Blockchain networks: are what Dixon thinks are the best of both worlds and the future: Blockchain networks combine the advantages of protocol and corporate networks while avoiding their pitfalls, offering a decentralized yet efficient alternative for digital interaction and innovation. Since blockchain networks are governed by software, the rules of each network is unalterable, unless agreed upon by the majority of the network. Blockchain networks allow for real virtual ownership: your username is actually yours, not Instagram’s. And instead of getting less than 1% of the share of revenue created, blockchain software will make for a much more fair distribution. Some % will be part of the blockchain’s take rate to keep things up and running, but a large % of the profits will reach the creators. This, in theory, creates a positive network effect of creators being owners, and increasing incentive to keep building (content, new apps, etc) on top of that blockchain network.

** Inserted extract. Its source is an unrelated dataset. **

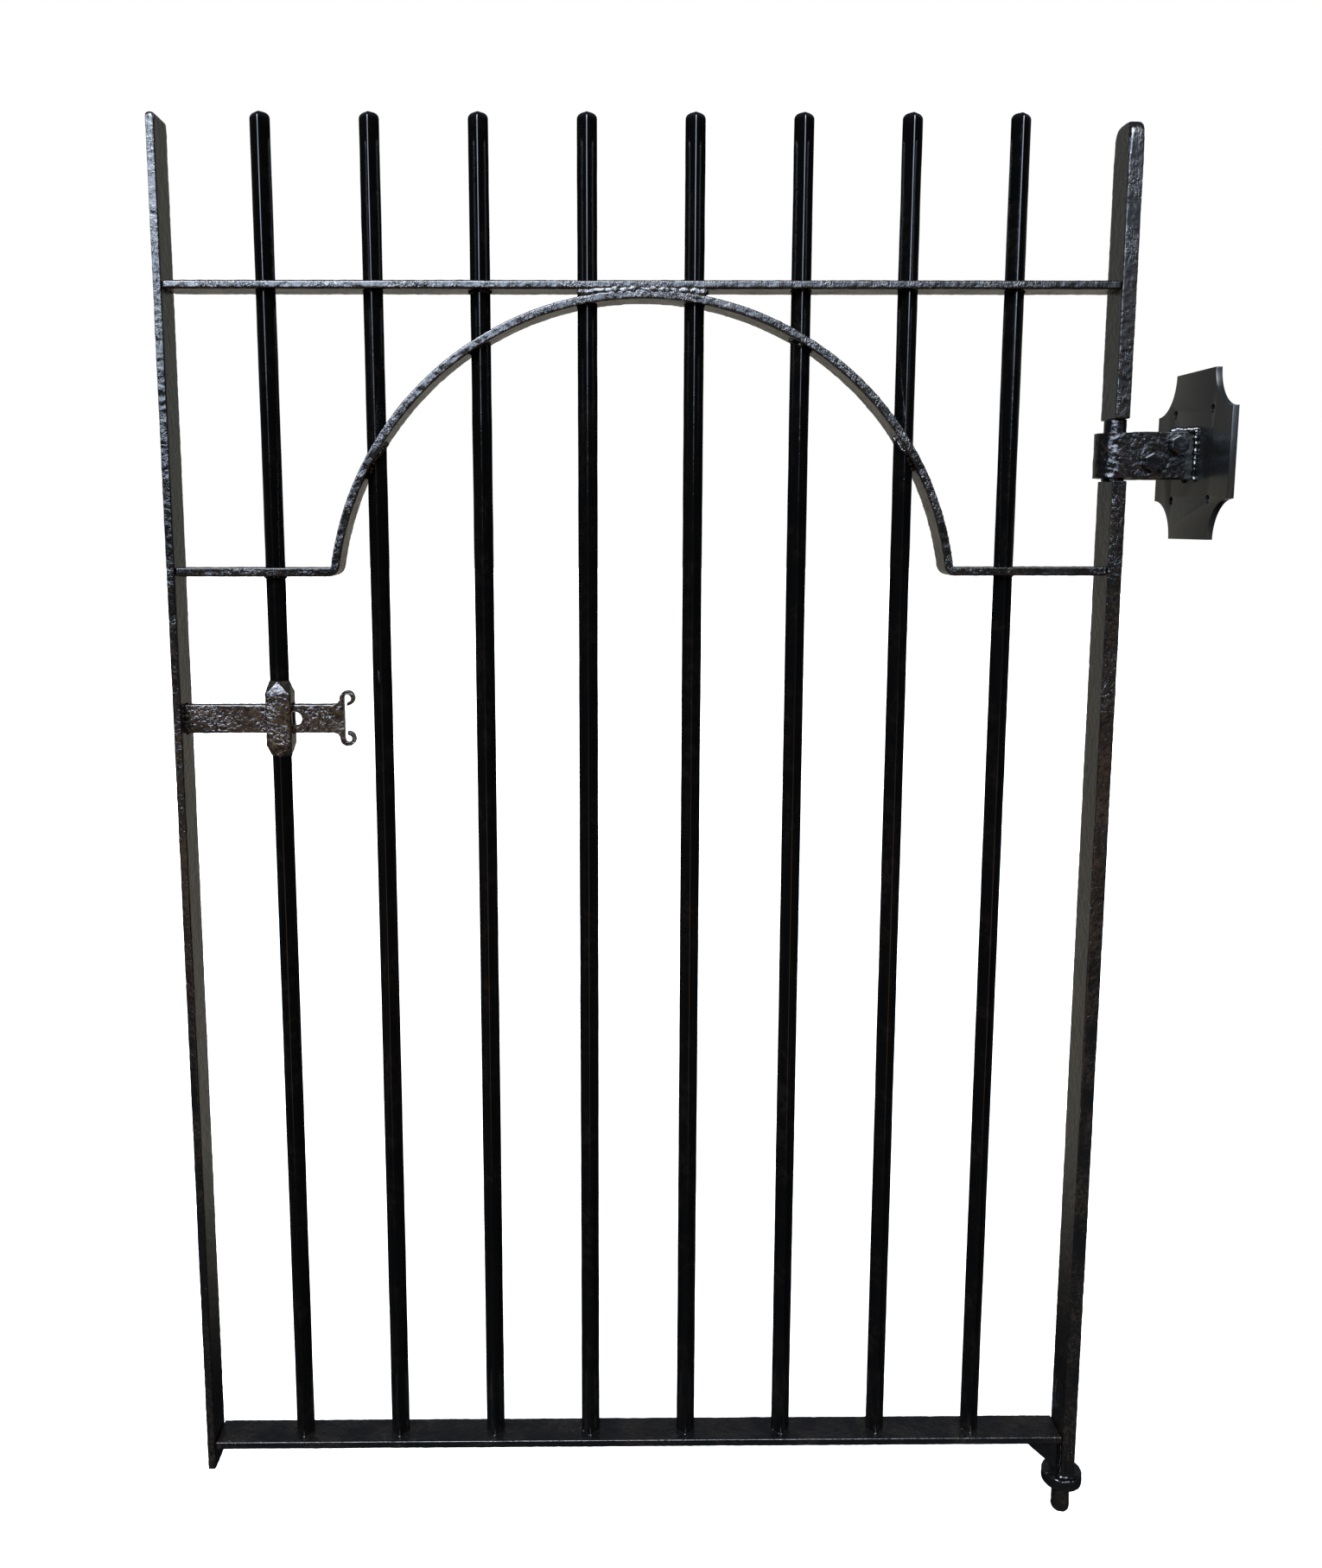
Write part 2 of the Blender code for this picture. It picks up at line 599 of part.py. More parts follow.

The casino vs. the computer: I really like this concept, and agree that it’s the main problem with Blockchain and crypto today.
Casino: the $ aspect that the press focuses on. The price of the tokens associated with the blockchain networks. ETH, BTC, DOGE price.
Computer: the blockchain technology. Blockchain is a computer by the original definition of a computer: Blockchain’s store information and run rules encoded in software that can manipulate that information.